### REQUIRED WORK
Repeat all of the data precisely.

### MATERIAL PROVIDED
+++
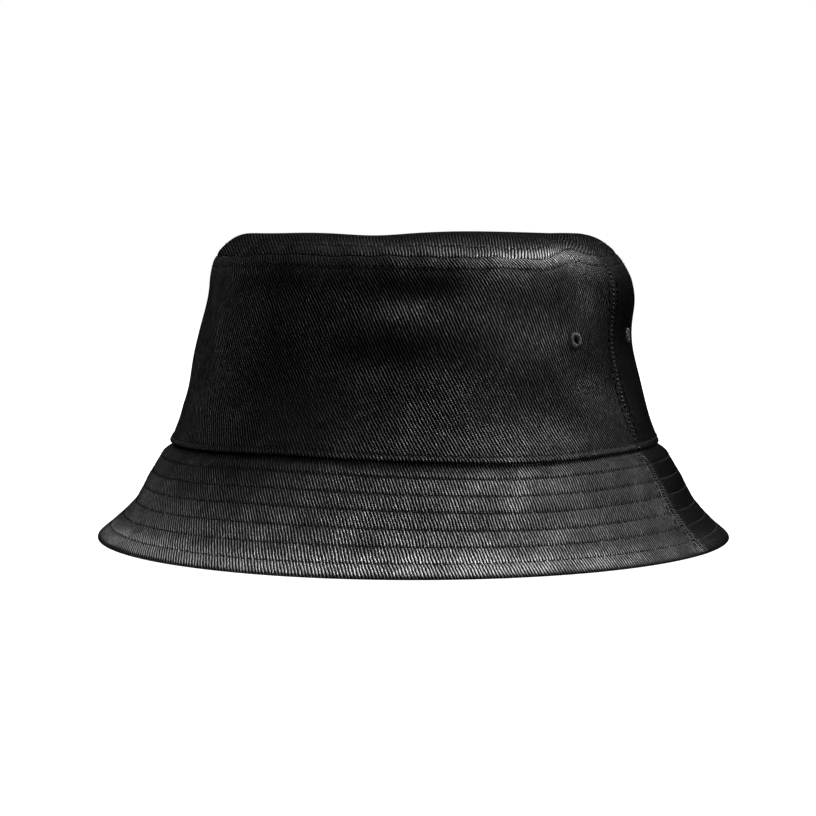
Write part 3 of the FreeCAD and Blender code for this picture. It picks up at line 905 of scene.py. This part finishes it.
def make_label():
    """A blank woven label, stitched along its top and hanging free inside the back."""
    low, high = node_box("care_label")
    across = np.linspace(low[0] + 0.15, high[0] - 0.15, 23)
    up = np.linspace(low[2], high[2], 40)
    grid_x, grid_z = np.meshgrid(across, up, indexing="ij")
    hang = np.clip((high[2] - grid_z) / (high[2] - low[2]), 0, 1)
    curl = 0.5 * hang**2 * np.cos(grid_x / 6) + 0.35 * hang * np.sin(grid_z / 7 + 1)
    selvedge = 0.06 * bell(np.abs(grid_x) - (high[0] - 0.7), 0.45)
    front = low[1] - 0.25 * hang + curl * 0.5 - selvedge
    back = front + 0.3 + 2 * selvedge
    inside = np.stack([grid_x, front, grid_z], -1) * MM
    outside = np.stack([grid_x, back, grid_z], -1) * MM
    uv = np.stack([grid_x, grid_z], -1)
    return shell("care_label", inside, outside, uv)


TACK_ZIGZAGS = 14
TACK_BEYOND = 0.55
TACK_FORWARD = 0.15
TACK_RADIUS = 0.16


def make_label_tack():
    """A close zigzag of thread that holds the label's top."""
    low, high = node_box("label_tack")
    edges = np.linspace(low[0], high[0], TACK_ZIGZAGS + 1)
    reach = (high[2] - low[2]) / 2 + TACK_BEYOND
    middle_y = (low[1] + high[1]) / 2 - TACK_FORWARD
    middle_z = (low[2] + high[2]) / 2
    points = [(x, middle_y, middle_z + reach * (1 if k % 2 else -1)) for k, x in enumerate(edges)]
    return bent_thread("label_tack", np.array(points), TACK_RADIUS)


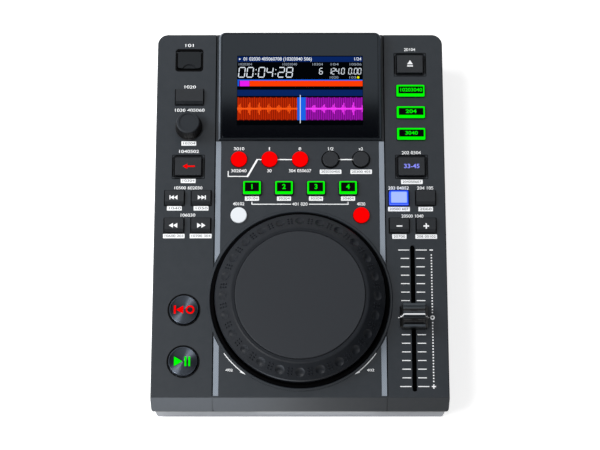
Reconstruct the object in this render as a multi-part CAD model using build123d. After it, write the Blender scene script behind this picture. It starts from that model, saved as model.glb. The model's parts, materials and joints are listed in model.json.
+++
### RESPONSE TO THIS EXERCISE
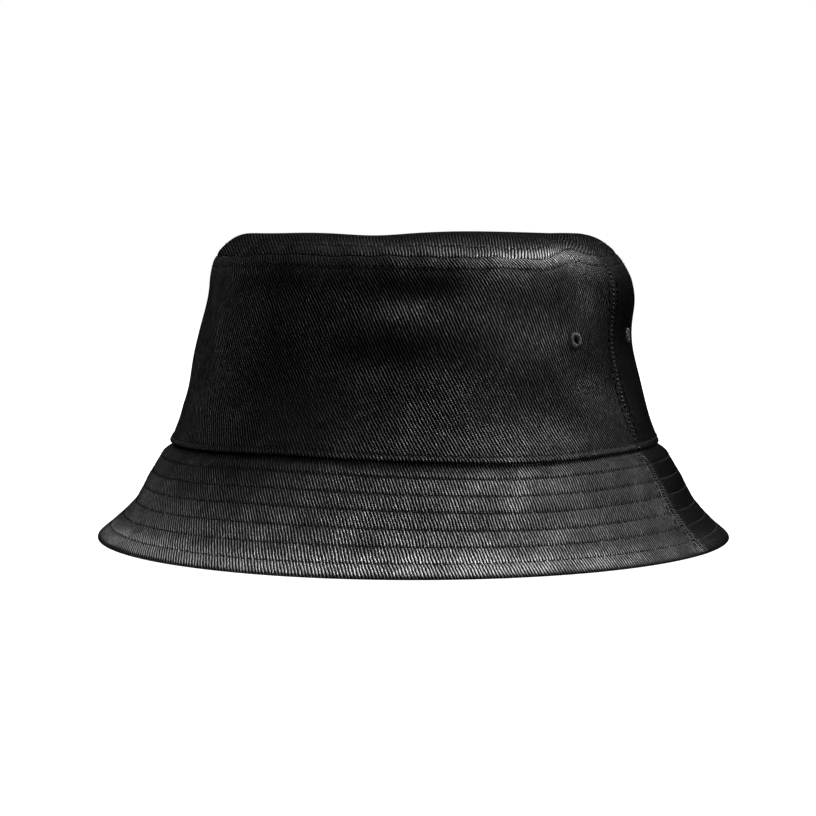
Write part 3 of the FreeCAD and Blender code for this picture. It picks up at line 905 of scene.py. This part finishes it.
def make_label():
    """A blank woven label, stitched along its top and hanging free inside the back."""
    low, high = node_box("care_label")
    across = np.linspace(low[0] + 0.15, high[0] - 0.15, 23)
    up = np.linspace(low[2], high[2], 40)
    grid_x, grid_z = np.meshgrid(across, up, indexing="ij")
    hang = np.clip((high[2] - grid_z) / (high[2] - low[2]), 0, 1)
    curl = 0.5 * hang**2 * np.cos(grid_x / 6) + 0.35 * hang * np.sin(grid_z / 7 + 1)
    selvedge = 0.06 * bell(np.abs(grid_x) - (high[0] - 0.7), 0.45)
    front = low[1] - 0.25 * hang + curl * 0.5 - selvedge
    back = front + 0.3 + 2 * selvedge
    inside = np.stack([grid_x, front, grid_z], -1) * MM
    outside = np.stack([grid_x, back, grid_z], -1) * MM
    uv = np.stack([grid_x, grid_z], -1)
    return shell("care_label", inside, outside, uv)


TACK_ZIGZAGS = 14
TACK_BEYOND = 0.55
TACK_FORWARD = 0.15
TACK_RADIUS = 0.16


def make_label_tack():
    """A close zigzag of thread that holds the label's top."""
    low, high = node_box("label_tack")
    edges = np.linspace(low[0], high[0], TACK_ZIGZAGS + 1)
    reach = (high[2] - low[2]) / 2 + TACK_BEYOND
    middle_y = (low[1] + high[1]) / 2 - TACK_FORWARD
    middle_z = (low[2] + high[2]) / 2
    points = [(x, middle_y, middle_z + reach * (1 if k % 2 else -1)) for k, x in enumerate(edges)]
    return bent_thread("label_tack", np.array(points), TACK_RADIUS)


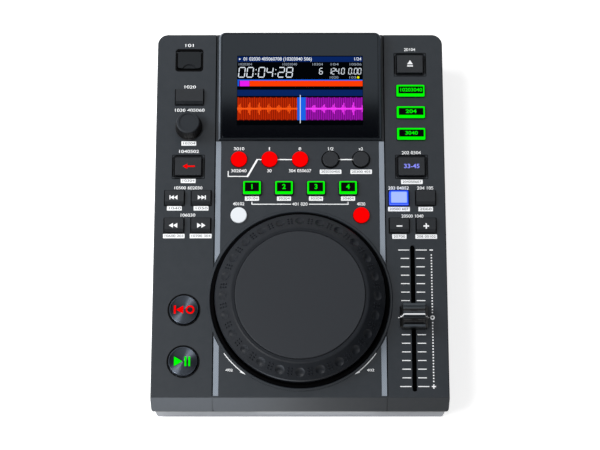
Reconstruct the object in this render as a multi-part CAD model using build123d. After it, write the Blender scene script behind this picture. It starts from that model, saved as model.glb. The model's parts, materials and joints are listed in model.json.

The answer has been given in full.